The Russians also rely on anti-Western activists in Mali, which has been plagued by insecurity and has seen two coups in nine months. France is widely held responsible for this country’s precarious situation. Mired in a Sahelian quagmire from which many struggle to see how they will manage to emerge without losing face, the French authorities have announced the end of Operation Barkhane and a reduction of their military presence in the region. Moscow is now trying to fill the gap.

According to French intelligence, Russian emissaries have approached Adama Ben Diarra, leader of the Yerewolo movement and member of the Conseil National de Transition (CNT) – the transition government’s legislative body. At the end of May, Ben Diarra organised several demonstrations in Bamako, including in front of the Russian embassy, to demand the departure of France and that Russia break the deadlock in Mali. He denies receiving any external financing.

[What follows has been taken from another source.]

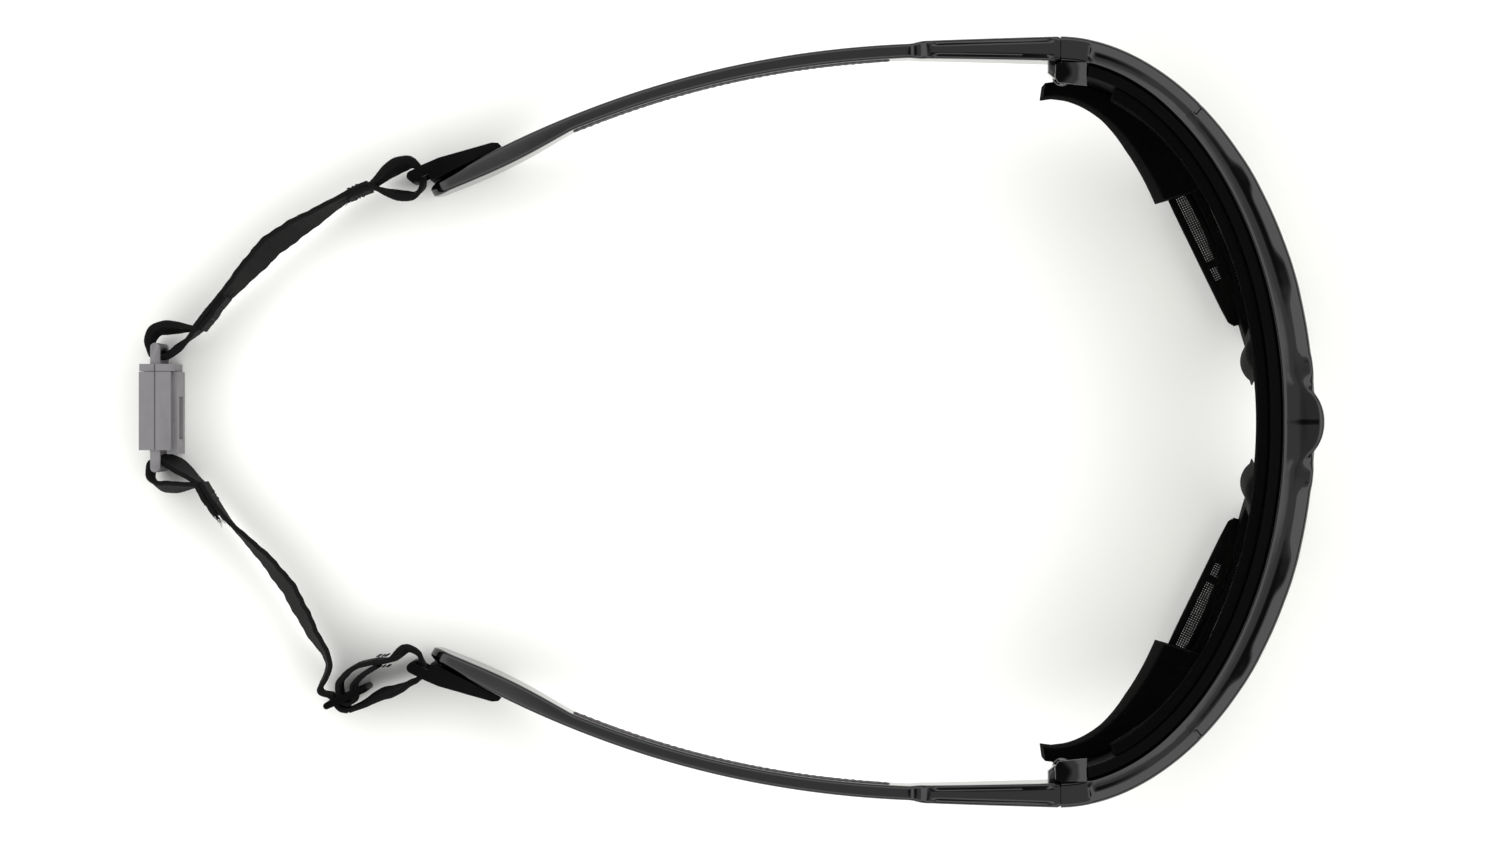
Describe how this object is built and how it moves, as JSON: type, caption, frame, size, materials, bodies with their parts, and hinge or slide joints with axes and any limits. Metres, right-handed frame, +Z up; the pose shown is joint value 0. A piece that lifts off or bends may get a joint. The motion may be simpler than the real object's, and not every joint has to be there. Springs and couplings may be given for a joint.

“I have never had any contact with a Russian. Not a diplomat, not a businessman, not a soldier, not even a journalist. All our actions are financed by membership fees. There is no external funding, except for money sent by the diaspora. Everything that is organised by Yerewolo is financed by Yerewolo,” says Ben Diarra.

Opacity always

The Russians also rely, like other world powers, on traditional media to win hearts and minds. Russia Today and Sputnik’s French editorial offices, which are based in Paris, are responsible for covering news in French-speaking Africa. Neither of them has offices on the ground, only a handful of correspondents. According to various internal sources, there is no desire – for the time being – to put more editorial resources into developing their African coverage.

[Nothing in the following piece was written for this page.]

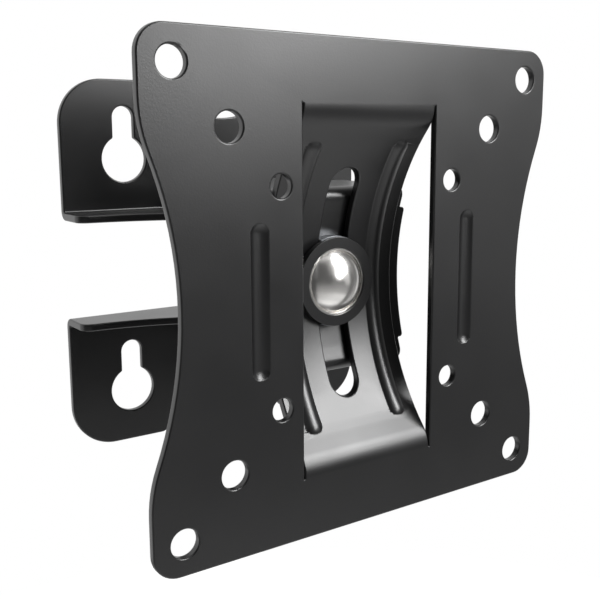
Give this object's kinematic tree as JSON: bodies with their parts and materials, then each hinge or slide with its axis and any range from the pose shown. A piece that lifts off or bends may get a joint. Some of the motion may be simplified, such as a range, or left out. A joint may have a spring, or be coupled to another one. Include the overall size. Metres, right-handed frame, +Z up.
{
  "type": "tilting tv wall mount",
  "caption": "Small black steel wall mount for a flat screen: a waisted screen plate tilts on an arched strap, clamped by a domed bolt to a folded wall bracket with keyholes.",
  "frame": {"origin": "centre of the four keyholes, on the wall plane", "axes": "+Z up, +Y into the wall, the screen side of the tilt plate faces -Y, +X to the right seen from the screen side"},
  "size_m": [0.1148, 0.0735, 0.1148],
  "materials": {
    "coated_steel": "fine black powder coat",
    "black_steel": "satin black",
    "polished_steel": "polished",
    "zinc_steel": "bright zinc"
  },
  "bodies": {
    "bracket": {"wall_bracket": "coated_steel", "clamp_ring": "black_steel", "cup_washer": "polished_steel", "guide_block": "zinc_steel", "tilt_bolt": "polished_steel", "flat_washer": "zinc_steel", "spring_washer": "zinc_steel", "lock_nut": "zinc_steel"},
    "plate": {"tilt_plate": "coated_steel"}
  },
  "joints": [
    {"name": "tilt", "type": "hinge", "parent": "bracket", "child": "plate", "pos_m": [0, -0.11345, 0.00325], "axis": [1, 0, 0], "range_deg": [-15, 15]}
  ]
}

At the same time, Moscow can count on a few very pro-Russian African channels, the most important of which is Afrique Media TV, based in Cameroon. Before getting into business with the Russians, its promoter, Justin B. Tagouh, had developed his channel with support from Teodoro Obiang Nguema Mbasogo and Idriss Déby Itno.

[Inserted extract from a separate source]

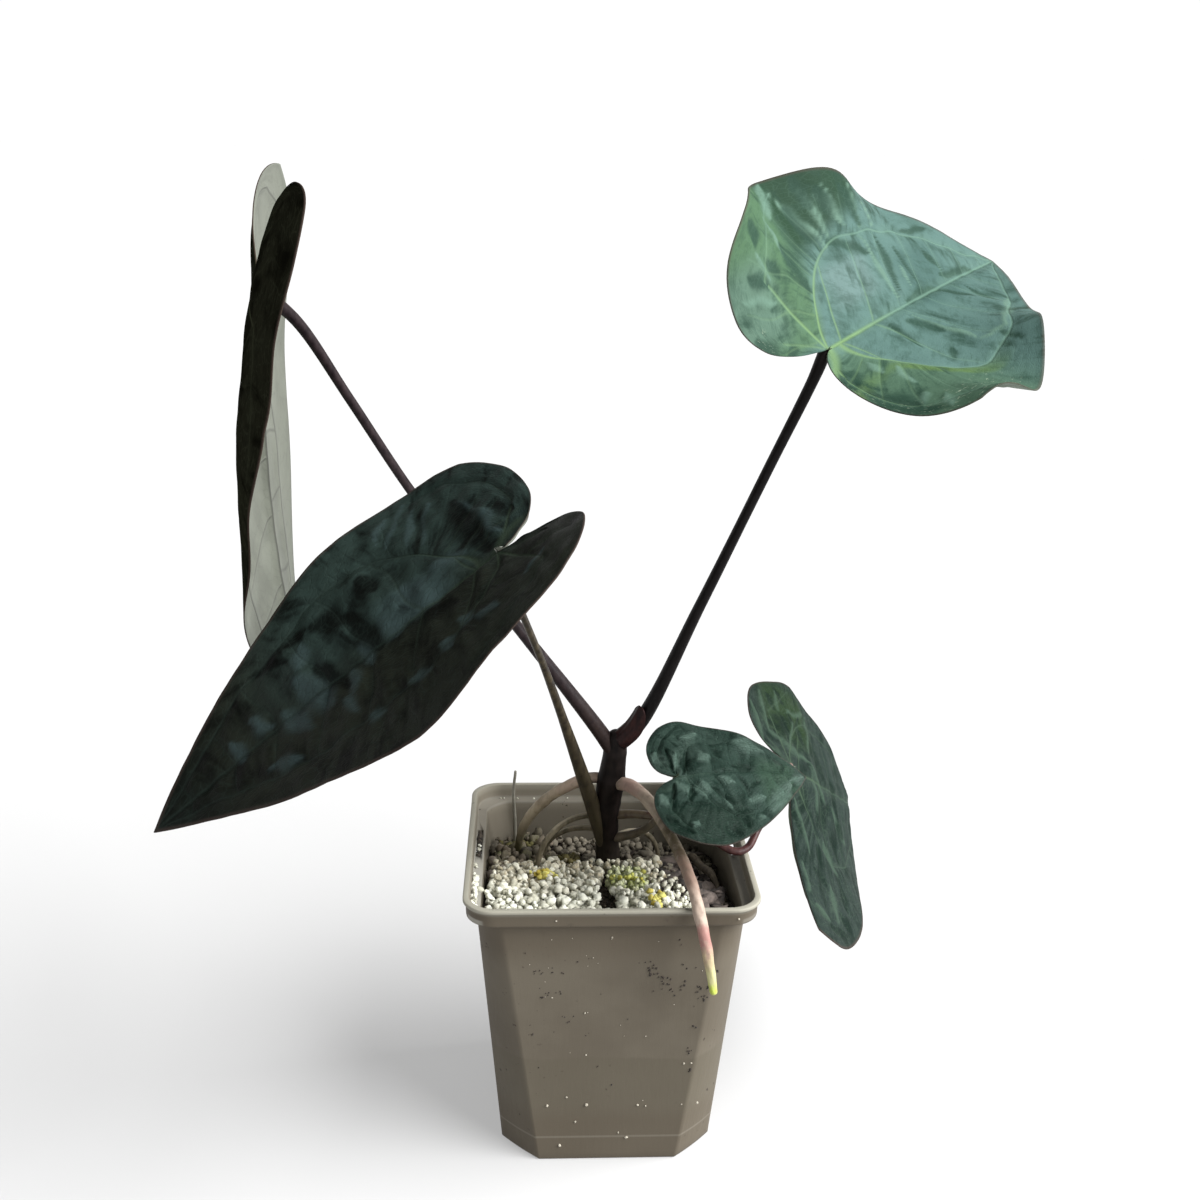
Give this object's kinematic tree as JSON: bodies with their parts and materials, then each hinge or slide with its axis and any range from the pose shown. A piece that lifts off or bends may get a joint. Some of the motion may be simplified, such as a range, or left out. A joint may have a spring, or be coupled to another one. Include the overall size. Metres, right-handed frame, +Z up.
{
  "type": "potted ace of spades anthurium",
  "caption": "Young aroid with heart-shaped leaves on long petioles and thick aerial roots, in a square plastic nursery pot filled with a loose grainy mix.",
  "frame": {"origin": "centre of the pot's flat base", "axes": "+Z up, -Y towards the viewer's side, +X to the viewer's right"},
  "size_m": [0.2878, 0.2396, 0.34],
  "materials": {
    "pot_plastic": "satin grey-brown moulded polypropylene with a paler lip",
    "stem_bark": "matte near-black maroon skin, greener at the foot",
    "petiole_upper_right": "smooth half-gloss skin",
    "petiole_far_left": "smooth half-gloss skin",
    "petiole_front_left": "smooth half-gloss skin",
    "petiole_front_right": "smooth half-gloss skin",
    "petiole_hanging_right": "smooth half-gloss skin",
    "sheath_skin": "papery dark red-brown",
    "root_over_rim": "matte pink to beige skin",
    "root_left_thick": "matte pink to beige skin",
    "root_left_upper": "matte pink to beige skin",
    "root_left_lower": "matte pink to beige skin",
    "root_right_lower": "matte pink to beige skin",
    "root_thread": "matte pink to beige skin",
    "leaf_upper_right": "velvety leaf surface with sunk veins, paler below",
    "leaf_far_left": "velvety leaf surface with sunk veins, paler below",
    "leaf_front_left": "velvety leaf surface with sunk veins, paler below",
    "leaf_front_right": "velvety leaf surface with sunk veins, paler below",
    "leaf_hanging_right": "velvety leaf surface with sunk veins, paler below",
    "dark_mix": "rough damp peat and bark dust",
    "white_pumice": "rough dry white to cream grains",
    "mossy_pumice": "rough grains with a yellow-green film of algae",
    "grey_stone": "rough grey-brown grains",
    "bark": "rough dark brown bark"
  },
  "bodies": {
    "root": {"pot": "pot_plastic", "stem": "stem_bark", "petiole_upper_right": "petiole_upper_right", "petiole_far_left": "petiole_far_left", "petiole_front_left": "petiole_front_left", "petiole_front_right": "petiole_front_right", "petiole_hanging_right": "petiole_hanging_right", "sheath": "sheath_skin", "root_over_rim": "root_over_rim", "root_left_thick": "root_left_thick", "root_left_upper": "root_left_upper", "root_left_lower": "root_left_lower", "root_right_lower": "root_right_lower", "root_thread": "root_thread", "leaf_upper_right": "leaf_upper_right", "leaf_far_left": "leaf_far_left", "leaf_front_left": "leaf_front_left", "leaf_front_right": "leaf_front_right", "leaf_hanging_right": "leaf_hanging_right", "potting_mix": "dark_mix", "pumice_grains": "white_pumice", "mossy_grains": "mossy_pumice", "grey_pumice": "grey_stone", "bark_chips": "bark"}
  },
  "joints": []
}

Tagouh was on the outs with Paris, while his son and putative successor, Teodorín Nguema Obiang Mangue, was being prosecuted within the context of the ill-gotten gains affair. Itno, for his part, saw the channel as a means of fanning the embers of Francophobia and to demonstrate to Paris that he was an indispensable resource in the fight against terrorism.

The company does not rely on hypothetical advertising revenues but rather on contracts negotiated with heads of state. Except that, since 2014, the oil crisis has dried up public finances of these two sources of revenue. In search of funding, Tagouh contacted the Russians through Luc Michel, his intermediary and friend. This Belgian consultant, who is linked to extreme right-wing networks in Europe and known to Afrique Media TV viewers for his anti-colonialist columns, is popular in Moscow.

Thanks to his support, Tagouh went to Sochi twice and claimed to have met Putin, even though no one in his entourage could confirm this. On the other hand, he does have photo evidence that he met with Sergey Lavrov, Russia’s foreign affairs minister.

“The Russians asked us to accompany them but never told us to denigrate France,” said a journalist from Afrique Media. No details are available on the financial arrangements or on the amounts made available to the channel.

The same opacity surrounds the pan-African radio project that was financed by Russia and  announced in 2020 by Tagouh. “12 countries have already given their authorisation. We hope to wrap this dossier up quickly so that we can [move] to production,” says a source close to the discussions. Moscow feels that Afrique Media TV’s stance restores a kind of balance to the Francophone space, where the narratives have always been favourable to the West.

Tagouh also helped create the Conseil Africain des Médias in 2013 in Malabo, under the auspices of Obiang Nguema – who provided $1m in funding to this institution, whose mission is to ‘promote the image of a positive Africa’. Clearly, under Tagouh’s leadership, it is also going to get closer to his Russian partners.